> [The exercise] Check every line below for the word "Identity" and copy the ones that have it.

> [Extracted records]
-- begin --

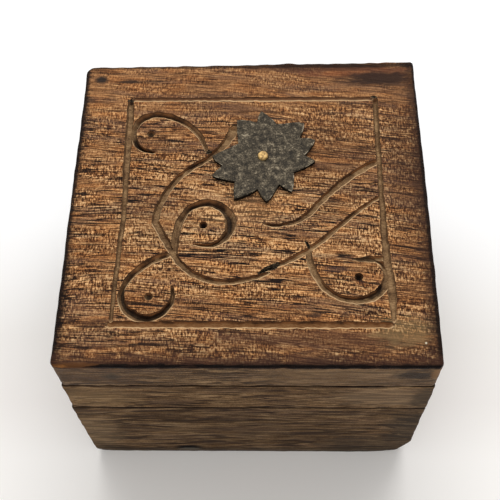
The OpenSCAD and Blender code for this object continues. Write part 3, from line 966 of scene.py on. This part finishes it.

-- end --
-- begin --

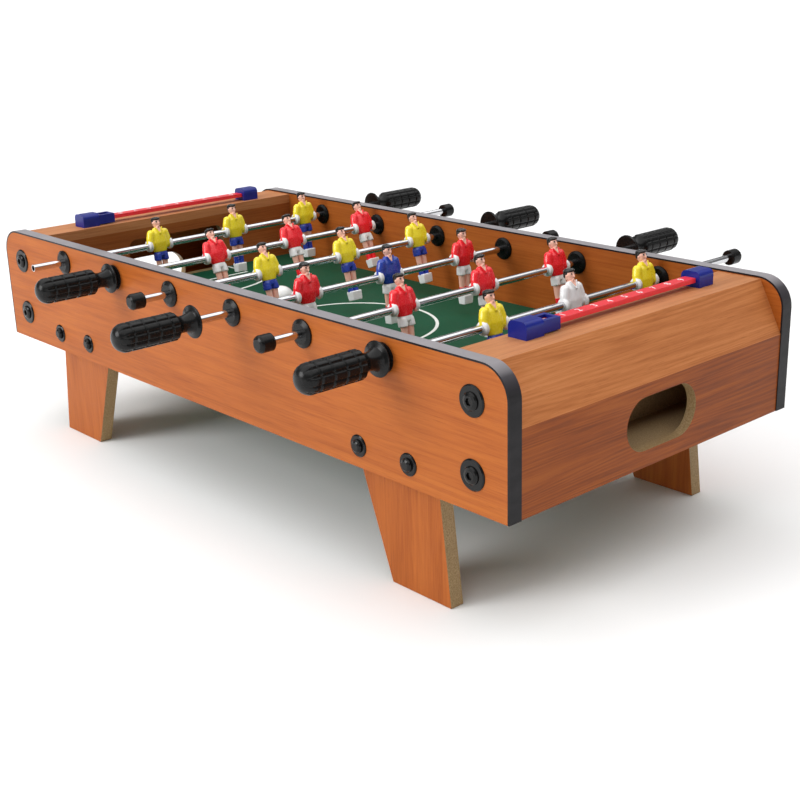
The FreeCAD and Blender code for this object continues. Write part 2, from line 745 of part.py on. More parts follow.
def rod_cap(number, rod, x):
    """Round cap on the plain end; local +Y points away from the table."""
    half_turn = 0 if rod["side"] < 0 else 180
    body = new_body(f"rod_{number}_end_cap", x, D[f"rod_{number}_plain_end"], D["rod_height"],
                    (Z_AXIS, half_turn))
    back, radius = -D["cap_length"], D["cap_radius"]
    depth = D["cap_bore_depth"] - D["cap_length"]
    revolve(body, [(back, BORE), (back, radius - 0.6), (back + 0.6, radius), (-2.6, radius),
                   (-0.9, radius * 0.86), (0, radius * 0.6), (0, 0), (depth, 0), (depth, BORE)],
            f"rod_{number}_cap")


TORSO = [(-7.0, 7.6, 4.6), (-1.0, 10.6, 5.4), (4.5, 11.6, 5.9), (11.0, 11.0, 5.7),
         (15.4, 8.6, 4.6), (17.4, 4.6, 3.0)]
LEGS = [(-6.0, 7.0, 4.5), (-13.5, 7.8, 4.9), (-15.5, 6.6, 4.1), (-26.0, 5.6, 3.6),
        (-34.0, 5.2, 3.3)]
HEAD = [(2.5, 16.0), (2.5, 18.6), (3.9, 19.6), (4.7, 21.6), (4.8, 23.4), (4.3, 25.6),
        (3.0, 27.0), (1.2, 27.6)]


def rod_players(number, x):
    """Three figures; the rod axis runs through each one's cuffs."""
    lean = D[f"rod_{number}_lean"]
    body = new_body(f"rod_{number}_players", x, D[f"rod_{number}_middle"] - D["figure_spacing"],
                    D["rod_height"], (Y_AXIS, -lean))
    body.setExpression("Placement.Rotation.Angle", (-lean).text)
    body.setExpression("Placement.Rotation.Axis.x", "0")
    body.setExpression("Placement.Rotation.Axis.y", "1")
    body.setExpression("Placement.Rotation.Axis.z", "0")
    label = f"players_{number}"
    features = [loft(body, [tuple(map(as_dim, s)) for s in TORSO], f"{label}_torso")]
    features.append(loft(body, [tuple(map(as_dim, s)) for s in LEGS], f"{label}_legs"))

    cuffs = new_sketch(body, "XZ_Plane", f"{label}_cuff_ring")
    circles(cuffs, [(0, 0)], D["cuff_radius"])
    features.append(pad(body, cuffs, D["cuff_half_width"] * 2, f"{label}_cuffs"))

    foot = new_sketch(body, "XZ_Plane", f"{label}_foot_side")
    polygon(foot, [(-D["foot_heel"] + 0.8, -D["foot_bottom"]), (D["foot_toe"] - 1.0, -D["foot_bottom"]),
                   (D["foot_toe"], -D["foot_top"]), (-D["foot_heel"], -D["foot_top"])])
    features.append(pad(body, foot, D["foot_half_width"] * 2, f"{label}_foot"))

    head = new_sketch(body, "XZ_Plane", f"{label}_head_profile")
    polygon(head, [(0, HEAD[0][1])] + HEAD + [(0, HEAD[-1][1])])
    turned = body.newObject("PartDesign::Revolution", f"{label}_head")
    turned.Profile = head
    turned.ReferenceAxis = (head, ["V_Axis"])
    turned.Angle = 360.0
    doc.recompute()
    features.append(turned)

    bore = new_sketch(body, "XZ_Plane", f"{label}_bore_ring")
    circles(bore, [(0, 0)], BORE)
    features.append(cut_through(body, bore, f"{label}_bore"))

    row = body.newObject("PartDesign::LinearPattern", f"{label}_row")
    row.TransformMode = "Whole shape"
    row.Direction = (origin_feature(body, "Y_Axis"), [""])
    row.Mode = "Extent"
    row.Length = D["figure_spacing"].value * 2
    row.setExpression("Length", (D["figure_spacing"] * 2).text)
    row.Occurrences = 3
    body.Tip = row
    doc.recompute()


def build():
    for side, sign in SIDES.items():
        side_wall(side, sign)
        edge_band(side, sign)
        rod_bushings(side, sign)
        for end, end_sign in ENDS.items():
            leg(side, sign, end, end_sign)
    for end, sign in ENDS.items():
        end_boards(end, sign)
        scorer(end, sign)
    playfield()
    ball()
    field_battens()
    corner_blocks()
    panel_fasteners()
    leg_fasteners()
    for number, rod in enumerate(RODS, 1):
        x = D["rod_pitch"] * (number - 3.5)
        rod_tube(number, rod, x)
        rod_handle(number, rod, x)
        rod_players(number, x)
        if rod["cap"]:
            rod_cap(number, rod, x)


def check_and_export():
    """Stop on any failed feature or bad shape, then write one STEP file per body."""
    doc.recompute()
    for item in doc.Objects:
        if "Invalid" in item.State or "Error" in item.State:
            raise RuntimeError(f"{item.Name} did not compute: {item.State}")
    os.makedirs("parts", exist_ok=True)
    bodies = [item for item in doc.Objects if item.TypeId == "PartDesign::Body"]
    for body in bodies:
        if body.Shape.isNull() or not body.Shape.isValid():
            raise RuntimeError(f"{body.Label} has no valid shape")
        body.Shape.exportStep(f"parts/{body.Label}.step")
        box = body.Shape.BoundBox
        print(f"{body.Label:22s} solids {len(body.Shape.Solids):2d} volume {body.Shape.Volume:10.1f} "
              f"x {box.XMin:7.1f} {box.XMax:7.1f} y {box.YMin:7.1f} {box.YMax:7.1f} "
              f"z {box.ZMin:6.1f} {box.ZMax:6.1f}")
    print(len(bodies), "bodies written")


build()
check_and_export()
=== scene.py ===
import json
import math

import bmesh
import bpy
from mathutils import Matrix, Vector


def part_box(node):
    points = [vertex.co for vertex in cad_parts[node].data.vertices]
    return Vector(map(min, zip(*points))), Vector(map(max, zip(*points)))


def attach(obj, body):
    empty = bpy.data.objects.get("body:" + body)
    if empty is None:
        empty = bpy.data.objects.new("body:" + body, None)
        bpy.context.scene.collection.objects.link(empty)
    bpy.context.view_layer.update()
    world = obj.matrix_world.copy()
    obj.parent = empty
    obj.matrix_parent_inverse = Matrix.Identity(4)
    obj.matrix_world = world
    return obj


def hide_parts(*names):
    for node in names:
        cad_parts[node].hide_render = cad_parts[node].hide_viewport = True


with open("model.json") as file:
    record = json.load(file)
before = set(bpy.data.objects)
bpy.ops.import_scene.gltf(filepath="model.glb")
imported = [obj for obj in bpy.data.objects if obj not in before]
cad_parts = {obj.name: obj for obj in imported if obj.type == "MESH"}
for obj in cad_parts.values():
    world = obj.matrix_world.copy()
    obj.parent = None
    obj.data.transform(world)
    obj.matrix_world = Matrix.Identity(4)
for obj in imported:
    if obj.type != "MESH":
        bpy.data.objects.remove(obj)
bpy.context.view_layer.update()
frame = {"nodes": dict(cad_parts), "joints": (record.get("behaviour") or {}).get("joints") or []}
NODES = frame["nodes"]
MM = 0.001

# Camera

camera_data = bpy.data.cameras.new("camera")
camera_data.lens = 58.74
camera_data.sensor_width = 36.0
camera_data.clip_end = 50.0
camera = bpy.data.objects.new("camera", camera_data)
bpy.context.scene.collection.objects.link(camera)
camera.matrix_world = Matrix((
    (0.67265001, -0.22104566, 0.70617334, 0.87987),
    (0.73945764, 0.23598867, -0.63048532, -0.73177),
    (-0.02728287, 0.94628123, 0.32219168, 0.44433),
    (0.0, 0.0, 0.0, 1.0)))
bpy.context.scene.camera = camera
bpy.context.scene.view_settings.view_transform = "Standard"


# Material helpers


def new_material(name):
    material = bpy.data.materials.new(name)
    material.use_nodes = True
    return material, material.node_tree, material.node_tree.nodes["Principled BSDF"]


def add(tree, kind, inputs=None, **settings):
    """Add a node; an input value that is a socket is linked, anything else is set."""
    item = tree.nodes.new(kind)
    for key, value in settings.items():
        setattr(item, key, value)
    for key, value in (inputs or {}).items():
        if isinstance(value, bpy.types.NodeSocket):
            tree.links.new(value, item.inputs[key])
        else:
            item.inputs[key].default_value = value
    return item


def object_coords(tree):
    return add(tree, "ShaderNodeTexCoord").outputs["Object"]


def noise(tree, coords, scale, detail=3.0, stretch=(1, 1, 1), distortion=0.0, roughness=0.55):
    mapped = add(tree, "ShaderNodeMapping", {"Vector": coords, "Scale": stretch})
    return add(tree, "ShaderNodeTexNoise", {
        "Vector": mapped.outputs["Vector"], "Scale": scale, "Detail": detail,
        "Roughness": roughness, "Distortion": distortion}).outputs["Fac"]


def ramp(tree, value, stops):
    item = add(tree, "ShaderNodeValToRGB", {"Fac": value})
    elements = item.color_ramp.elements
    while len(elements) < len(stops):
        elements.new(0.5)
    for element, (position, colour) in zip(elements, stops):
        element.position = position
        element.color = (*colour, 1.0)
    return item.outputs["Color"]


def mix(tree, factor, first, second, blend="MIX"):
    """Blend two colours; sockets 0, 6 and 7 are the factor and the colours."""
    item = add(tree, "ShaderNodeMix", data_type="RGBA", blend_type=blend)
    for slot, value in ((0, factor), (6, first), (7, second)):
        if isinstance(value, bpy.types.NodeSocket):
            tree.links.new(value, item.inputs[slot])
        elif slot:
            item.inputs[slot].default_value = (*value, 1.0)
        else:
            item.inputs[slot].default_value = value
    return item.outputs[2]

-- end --
-- begin --

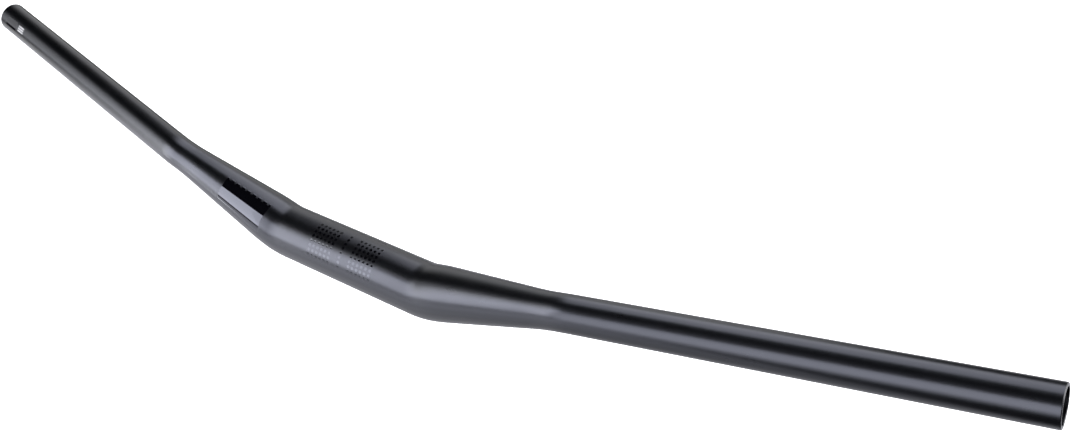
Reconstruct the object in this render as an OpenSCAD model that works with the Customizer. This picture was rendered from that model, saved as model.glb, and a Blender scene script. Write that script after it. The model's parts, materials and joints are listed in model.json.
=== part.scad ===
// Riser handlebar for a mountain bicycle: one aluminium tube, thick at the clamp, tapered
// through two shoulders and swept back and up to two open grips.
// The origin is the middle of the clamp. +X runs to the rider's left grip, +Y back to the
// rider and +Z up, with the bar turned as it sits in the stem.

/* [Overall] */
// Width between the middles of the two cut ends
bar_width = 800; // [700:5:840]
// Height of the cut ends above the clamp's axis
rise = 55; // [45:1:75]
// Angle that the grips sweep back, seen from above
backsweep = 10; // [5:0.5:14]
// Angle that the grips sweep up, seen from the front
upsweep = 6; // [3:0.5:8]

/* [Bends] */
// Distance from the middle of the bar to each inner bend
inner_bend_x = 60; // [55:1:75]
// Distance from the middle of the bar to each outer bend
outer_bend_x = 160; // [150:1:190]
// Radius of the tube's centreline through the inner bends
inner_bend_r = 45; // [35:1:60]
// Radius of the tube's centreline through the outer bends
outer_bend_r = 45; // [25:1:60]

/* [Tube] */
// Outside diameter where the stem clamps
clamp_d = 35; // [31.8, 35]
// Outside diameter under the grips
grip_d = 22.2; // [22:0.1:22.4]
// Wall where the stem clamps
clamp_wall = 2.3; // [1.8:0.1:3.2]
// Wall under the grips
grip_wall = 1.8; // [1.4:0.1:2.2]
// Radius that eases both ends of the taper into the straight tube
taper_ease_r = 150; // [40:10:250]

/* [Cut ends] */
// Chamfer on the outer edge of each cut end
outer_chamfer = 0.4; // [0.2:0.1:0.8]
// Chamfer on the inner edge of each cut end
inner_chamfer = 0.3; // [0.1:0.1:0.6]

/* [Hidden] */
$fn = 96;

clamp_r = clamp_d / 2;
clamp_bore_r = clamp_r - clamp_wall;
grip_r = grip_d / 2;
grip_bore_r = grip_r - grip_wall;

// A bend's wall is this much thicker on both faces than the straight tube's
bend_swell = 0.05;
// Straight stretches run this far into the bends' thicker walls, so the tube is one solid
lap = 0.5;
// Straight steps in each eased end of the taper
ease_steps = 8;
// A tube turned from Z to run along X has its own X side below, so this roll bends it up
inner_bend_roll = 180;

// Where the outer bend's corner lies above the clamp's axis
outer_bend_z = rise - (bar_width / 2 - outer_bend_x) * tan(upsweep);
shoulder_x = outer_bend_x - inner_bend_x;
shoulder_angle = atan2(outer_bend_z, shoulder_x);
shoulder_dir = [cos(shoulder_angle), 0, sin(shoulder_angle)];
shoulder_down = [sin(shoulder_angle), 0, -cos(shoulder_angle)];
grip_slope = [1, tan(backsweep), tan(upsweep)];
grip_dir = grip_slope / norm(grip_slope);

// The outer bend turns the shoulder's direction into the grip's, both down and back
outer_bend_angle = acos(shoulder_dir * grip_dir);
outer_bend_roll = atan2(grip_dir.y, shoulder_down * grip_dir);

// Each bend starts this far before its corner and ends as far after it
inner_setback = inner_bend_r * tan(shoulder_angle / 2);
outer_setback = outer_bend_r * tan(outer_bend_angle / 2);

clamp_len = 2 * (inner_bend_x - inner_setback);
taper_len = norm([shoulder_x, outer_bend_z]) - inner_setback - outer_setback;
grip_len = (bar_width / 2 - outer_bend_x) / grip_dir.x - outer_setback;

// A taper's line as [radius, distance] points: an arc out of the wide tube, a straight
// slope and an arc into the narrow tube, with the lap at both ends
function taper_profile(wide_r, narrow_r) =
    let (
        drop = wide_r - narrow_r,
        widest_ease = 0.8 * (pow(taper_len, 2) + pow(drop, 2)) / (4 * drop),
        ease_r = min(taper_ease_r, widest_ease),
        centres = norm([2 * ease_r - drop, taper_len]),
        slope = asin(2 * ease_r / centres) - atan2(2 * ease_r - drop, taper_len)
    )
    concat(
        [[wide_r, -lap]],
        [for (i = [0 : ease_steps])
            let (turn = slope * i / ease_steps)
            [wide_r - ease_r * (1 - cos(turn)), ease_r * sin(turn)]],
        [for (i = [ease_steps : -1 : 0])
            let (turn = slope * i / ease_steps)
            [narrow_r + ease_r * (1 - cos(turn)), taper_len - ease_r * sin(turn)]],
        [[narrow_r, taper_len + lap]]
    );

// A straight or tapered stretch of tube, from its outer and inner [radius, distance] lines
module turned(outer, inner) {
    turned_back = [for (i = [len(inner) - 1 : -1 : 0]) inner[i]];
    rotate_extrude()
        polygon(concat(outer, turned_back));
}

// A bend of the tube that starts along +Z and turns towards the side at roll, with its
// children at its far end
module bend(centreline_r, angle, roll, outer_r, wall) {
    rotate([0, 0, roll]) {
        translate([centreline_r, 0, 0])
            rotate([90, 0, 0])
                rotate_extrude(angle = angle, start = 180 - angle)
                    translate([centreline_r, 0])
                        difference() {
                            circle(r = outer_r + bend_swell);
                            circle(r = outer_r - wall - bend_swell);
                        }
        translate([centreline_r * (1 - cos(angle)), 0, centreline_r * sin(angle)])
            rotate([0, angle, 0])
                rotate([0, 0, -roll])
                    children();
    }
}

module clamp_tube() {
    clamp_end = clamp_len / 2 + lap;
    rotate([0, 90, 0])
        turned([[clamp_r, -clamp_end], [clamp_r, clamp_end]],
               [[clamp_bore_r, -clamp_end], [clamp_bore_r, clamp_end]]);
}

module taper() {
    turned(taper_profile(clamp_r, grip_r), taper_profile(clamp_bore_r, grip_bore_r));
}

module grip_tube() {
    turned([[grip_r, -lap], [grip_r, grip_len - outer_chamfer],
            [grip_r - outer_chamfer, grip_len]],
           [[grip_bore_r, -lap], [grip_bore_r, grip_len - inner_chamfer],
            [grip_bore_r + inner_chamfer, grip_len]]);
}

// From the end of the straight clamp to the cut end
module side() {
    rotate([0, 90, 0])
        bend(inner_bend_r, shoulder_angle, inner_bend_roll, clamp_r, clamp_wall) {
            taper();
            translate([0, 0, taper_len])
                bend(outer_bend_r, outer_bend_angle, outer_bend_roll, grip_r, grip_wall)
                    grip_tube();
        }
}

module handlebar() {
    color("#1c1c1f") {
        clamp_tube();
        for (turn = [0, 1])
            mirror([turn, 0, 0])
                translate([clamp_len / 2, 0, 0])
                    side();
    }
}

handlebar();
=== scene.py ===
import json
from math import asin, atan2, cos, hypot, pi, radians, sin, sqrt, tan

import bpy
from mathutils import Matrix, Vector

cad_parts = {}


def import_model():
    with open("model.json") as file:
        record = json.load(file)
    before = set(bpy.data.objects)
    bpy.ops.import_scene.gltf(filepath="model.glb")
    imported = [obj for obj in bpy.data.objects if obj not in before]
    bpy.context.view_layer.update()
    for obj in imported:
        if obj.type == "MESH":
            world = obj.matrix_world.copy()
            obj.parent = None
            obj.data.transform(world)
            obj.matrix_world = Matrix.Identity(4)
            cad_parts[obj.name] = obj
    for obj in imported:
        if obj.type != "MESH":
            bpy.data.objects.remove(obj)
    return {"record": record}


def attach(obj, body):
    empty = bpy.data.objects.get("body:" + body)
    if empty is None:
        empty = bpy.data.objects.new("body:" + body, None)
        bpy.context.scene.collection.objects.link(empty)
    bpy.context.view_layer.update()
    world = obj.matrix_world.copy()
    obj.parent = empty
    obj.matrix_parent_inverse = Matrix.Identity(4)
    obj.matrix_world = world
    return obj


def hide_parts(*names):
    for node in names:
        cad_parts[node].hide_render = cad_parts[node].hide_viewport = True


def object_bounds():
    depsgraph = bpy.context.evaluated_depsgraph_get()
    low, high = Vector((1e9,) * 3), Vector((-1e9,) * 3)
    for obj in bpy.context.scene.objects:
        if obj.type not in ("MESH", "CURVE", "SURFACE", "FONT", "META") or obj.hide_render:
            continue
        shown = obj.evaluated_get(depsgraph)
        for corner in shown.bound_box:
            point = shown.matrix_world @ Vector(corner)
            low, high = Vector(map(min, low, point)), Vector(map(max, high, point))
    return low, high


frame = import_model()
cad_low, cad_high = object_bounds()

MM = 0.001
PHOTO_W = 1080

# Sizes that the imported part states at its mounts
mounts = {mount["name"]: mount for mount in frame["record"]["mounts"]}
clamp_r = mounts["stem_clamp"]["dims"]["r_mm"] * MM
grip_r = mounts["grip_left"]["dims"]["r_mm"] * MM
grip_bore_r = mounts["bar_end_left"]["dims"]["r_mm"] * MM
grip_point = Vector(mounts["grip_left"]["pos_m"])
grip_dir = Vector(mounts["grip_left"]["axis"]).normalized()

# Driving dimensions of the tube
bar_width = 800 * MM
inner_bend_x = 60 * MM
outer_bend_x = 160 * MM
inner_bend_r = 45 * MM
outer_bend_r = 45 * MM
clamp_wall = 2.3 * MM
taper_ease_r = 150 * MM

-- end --

> [The result]
    obj.matrix_parent_inverse = Matrix.Identity(4)
    obj.matrix_world = Matrix.Identity(4)
            obj.matrix_world = Matrix.Identity(4)
    obj.matrix_parent_inverse = Matrix.Identity(4)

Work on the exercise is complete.